In fact, the NDP's lads had helped to padlock the hospital gates to prevent the white-haired and much-bruised Sobhi Moussa from leaving. The ambulance drivers complained to us that first of all the NDP boys wouldn't allow him in – but had then imprisoned him inside the compound and wouldn't allow an ambulance in to take him away.
There was a time, in the last elections five years ago, when the Brotherhood, the Ikhwan, would talk about their election campaign and their need to follow Islam in all their actions, and about the corruption of the Mubarak administration. Not any more. Now they whinge about the unfairness of an election in which they chose to take part, complain about police brutality and government harassment – all true, of course – and then creep off in silence. They like to be very careful these days.
Sobhi Moussa didn't want any trouble. No more violence, you understand. Friends picked him up in an old family car and he sneaked out the back gate of the hospital. And back in Alexandria, 20 minutes from this dreary town with its cheap carpets and riot police and veiled ladies, it was the same story. There wasn't a Brotherhood election poster in the streets, although the NDP had plastered every wall with their own candidates.
In Cairo, the ruling party had been handing out meat at election meetings – better than outright bribes, I suppose – and I couldn't help noticing that one of the local Alexandria NDP candidates was engineer Tareq Talaat Mustafa, brother of the well-known Cairo businessman sentenced to death – and then mysteriously un-sentenced – for sending an ex-policeman to murder the Lebanese singer Suzanne Tamim in Dubai not so long ago.

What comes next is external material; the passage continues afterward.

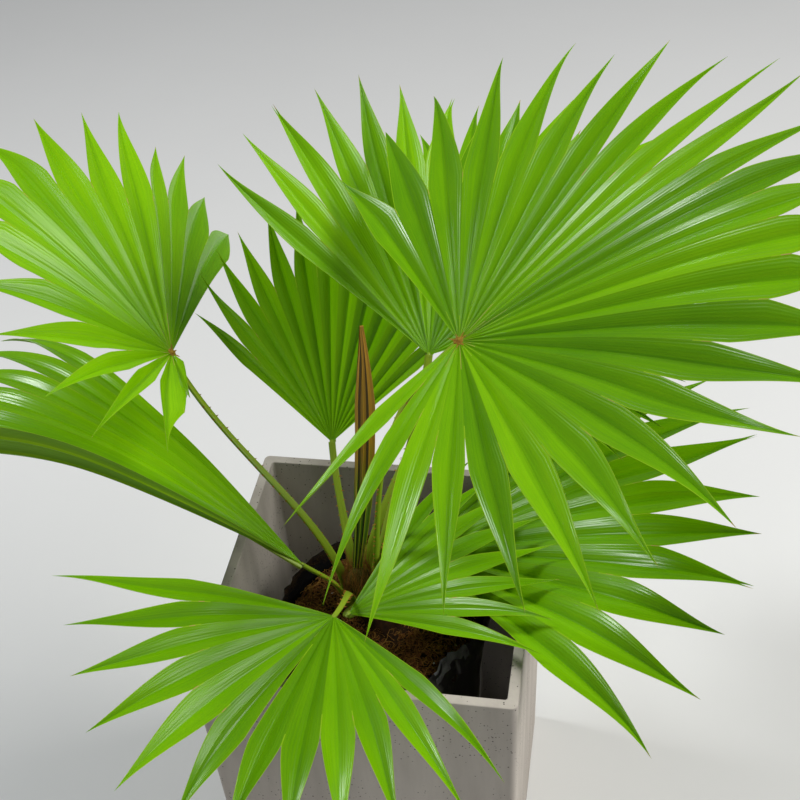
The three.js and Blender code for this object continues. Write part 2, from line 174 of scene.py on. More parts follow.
@dataclass
class NodeBook:
    """The node tree of a material or a group, with short ways to add nodes and link them."""

    tree: bpy.types.NodeTree

    def add(self, kind: str, settings: dict[str, object] | None = None,
            **inputs: object) -> bpy.types.Node:
        """Adds a node.

        Args:
            kind: its type, without ShaderNode before it.
            settings: its properties.
            inputs: as for feed.

        Returns:
            The node.
        """
        node = self.tree.nodes.new(kind if kind.startswith("Node") else f"ShaderNode{kind}")
        for name, value in (settings or {}).items():
            setattr(node, name, value)
        return self.feed(node, **inputs)

    def feed(self, node: bpy.types.Node, **inputs: object) -> bpy.types.Node:
        """Sets or links a node's inputs.

        Args:
            node: the node.
            inputs: a value or an output socket for each input, by its name with _ for a space, or
                by i and its place.

        Returns:
            The node.
        """
        for name, value in inputs.items():
            socket = node.inputs[int(name[1:]) if name[1:].isdigit() else name.replace("_", " ")]
            if isinstance(value, Socket):
                self.tree.links.new(value, socket)
            else:
                socket.default_value = value
        return node

    def math(self, operation: str, first: object, second: object = 0.0) -> Socket:
        """The result of an operation on two values or sockets."""
        return self.add("Math", {"operation": operation}, i0=first, i1=second).outputs[0]

    def noise(self, place: Socket, scale: float, detail: float,
              rough: float = 0.5) -> Socket:
        """The value of a noise texture at a place, with its scale, detail and roughness."""
        noisy = self.add("TexNoise", Vector=place, Scale=scale, Detail=detail, Roughness=rough)
        return noisy.outputs["Fac"]

    def spread(self, value: Socket, low: object = 0.36, high: object = 0.64) -> Socket:
        """A value spread out so that low becomes 0 and high becomes 1."""
        return self.add("MapRange", Value=value, From_Min=low, From_Max=high).outputs[0]

    def blend(self, share: Socket, first: object, second: object) -> Socket:
        """Two colours mixed, the second where the share is 1."""
        return self.add("Mix", {"data_type": "RGBA"}, i0=share, i6=first, i7=second).outputs[2]

    def chart(self) -> tuple[Socket, Socket]:
        """The place along and across a piece on its own map."""
        split = self.add("SeparateXYZ", Vector=self.add("TexCoord").outputs["UV"])
        return split.outputs["X"], split.outputs["Y"]

    def stretched(self, chart: tuple[Socket, Socket], along: float,
                  across: float) -> Socket:
        """The place on a piece's map, stretched by a factor along and one across."""
        factors = [self.math("MULTIPLY", part, factor) for part, factor in zip(chart, (along, across))]
        return self.add("CombineXYZ", X=factors[0], Y=factors[1]).outputs[0]


class Effects:
    """The shader node groups, each built once and placed in the materials that use it."""

    @staticmethod
    def group(name: str, inputs: dict[str, float],
              *outputs: str) -> tuple[NodeBook, bpy.types.Node, bpy.types.Node]:
        """Starts a group.

        Args:
            name: the group's name.
            inputs: its number inputs and their values.
            outputs: its number outputs.

        Returns:
            Its book, its input node and its output node.
        """
        tree = bpy.data.node_groups.new(name, "ShaderNodeTree")
        for label in (*inputs, *outputs):
            side = "INPUT" if label in inputs else "OUTPUT"
            socket = tree.interface.new_socket(name=label, in_out=side, socket_type="NodeSocketFloat")
            socket.default_value = inputs.get(label, 0.0)
        book = NodeBook(tree)
        return book, book.add("NodeGroupInput"), book.add("NodeGroupOutput")

    @staticmethod
    @cache
    def grain() -> bpy.types.NodeTree:
        """Clouded grain on object coordinates, stretched by a scale along each axis.

        Returns:
            The group's tree.
        """
        sizes = dict.fromkeys("XYZ", 60.0)
        book, given, made = Effects.group("clouded_grain", sizes, "Mask", "Height")
        place = book.add("TexCoord").outputs["Object"]
        scale = book.add("CombineXYZ", **{axis: given.outputs[axis] for axis in "XYZ"}).outputs[0]
        place = book.add("VectorMath", {"operation": "MULTIPLY"}, i0=place, i1=scale).outputs[0]
        fine, broad = book.noise(place, 1.0, 6.0, 0.62), book.noise(place, 0.13, 2.0)
        mixed = book.math("ADD", book.math("MULTIPLY", fine, 0.6), book.math("MULTIPLY", broad, 0.4))
        book.feed(made, Mask=book.spread(mixed), Height=fine)
        return book.tree

    @staticmethod
    @cache
    def veins() -> bpy.types.NodeTree:
        """Fine parallel veins along the piece's own map, with slow drifts of tone.

        Returns:
            The group's tree.
        """
        book, given, made = Effects.group("parallel_veins", {"Count": 38.0}, "Mask", "Height")
        chart = book.chart()
        wave = book.math("SINE", book.math("MULTIPLY", chart[1], given.outputs["Count"]))
        streaks = book.noise(book.stretched(chart, 7.0, 9.0), 1.0, 3.0, 0.6)
        clouds = book.noise(book.stretched(chart, 12.0, 0.8), 1.0, 2.0)
        tone = book.math("MULTIPLY", book.math("ADD", streaks, clouds), 0.5)
        height = book.math("ADD", book.math("MULTIPLY", wave, 0.3), streaks)
        book.feed(made, Mask=book.spread(tone), Height=height)
        return book.tree

    @staticmethod
    @cache
    def ripening() -> bpy.types.NodeTree:
        """A ragged change along the piece's own map, from 0 at its foot to 1 at its tip.

        Returns:
            The group's tree.
        """
        sizes = {"Start": 0.19, "End": 0.27, "Ragged": 0.22}
        book, given, made = Effects.group("ripening", sizes, "Mask", "Height")
        chart = book.chart()
        ragged = book.noise(book.stretched(chart, 22.0, 2.6), 1.0, 4.0, 0.6)
        shifted = book.math("ADD", chart[0], book.math("MULTIPLY", ragged, given.outputs["Ragged"]))
        change = book.spread(shifted, given.outputs["Start"], given.outputs["End"])
        book.feed(made, Mask=change, Height=ragged)
        return book.tree

    @staticmethod
    @cache
    def pits() -> bpy.types.NodeTree:
        """Small round pits, thinly scattered, with a mask that is 1 inside them.

        Returns:
            The group's tree.
        """
        sizes = {"Count": 290.0, "Size": 0.24, "Bare": 0.30}
        book, given, made = Effects.group("small_pits", sizes, "Mask")
        place = book.add("TexCoord").outputs["Object"]
        cells = book.add("TexVoronoi", Vector=place, Scale=given.outputs["Count"])
        chance = book.add("SeparateColor", Color=cells.outputs["Color"])
        radius = book.math("MULTIPLY", chance.outputs[0], given.outputs["Size"])
        inside = book.math("LESS_THAN", cells.outputs["Distance"], radius)
        kept = book.math("GREATER_THAN", chance.outputs[1], given.outputs["Bare"])
        book.feed(made, Mask=book.math("MULTIPLY", inside, kept))
        return book.tree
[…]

In the Brotherhood headquarters, they were all praying when we arrived – as well they might since their gains in the 2005 election might now be reduced to zero – and complaining. Sixty-three members of the Brotherhood – illegal but tolerated, as the Egyptian government likes to say – were thrown into jail in Alexandria yesterday.
In all, 250 members had been arrested in Alexandria in three weeks, 1,500 in all Egypt, according to the party leader in the city, Hussain Mohamed Ibrahim. His party had four candidates banned by the authorities – despite a court order to the contrary – and he was handing out video-grabs of plain-clothes men beating up party supporters and an already fully-stuffed ballot box being taken into a local polling station by the back door. All quite legitimate, of course. And in theory, democracy is at work. Almost 40 million Egyptians could have voted yesterday – even deserts do not produce such mirages – and 10,000 polling stations which are – yet again, of course – unmonitored by local or foreign observers and from which all party candidates are forbidden entrance.
The Brotherhood had 130 candidates, the NDP 839. Government "sources" (meaning Mr Mubarak's lackeys) talk of the total collapse of the Brotherhood. They may be right.
It's the same old Egyptian magic. In one Alexandria district, Mr Ibrahim's men counted 10,570 voters, of whom about 7,500 supposedly said they had voted for the Brotherhood, while in another they said that 5,000 out of 6,000 men and women voted for them. That may well be the case, but that's not what today's official results are going to say.
There was much thumping of fists on desks at the Brotherhood's office. They would not only complain to the Supreme Court about fake election results, Mr Ibrahim announced to us, they would go to the international court. To The Hague, no less. And that will have the NDP and its wondrous president of Egypt shaking in their well-polished boots.
And so tell me, I asked Mr Ibrahim, if 82 year-old Hosni Mubarak was still president at the age of 182 years, would the Brotherhood still fight these preposterous elections? "It's too soon to say," he murmured. See what I mean about being very careful?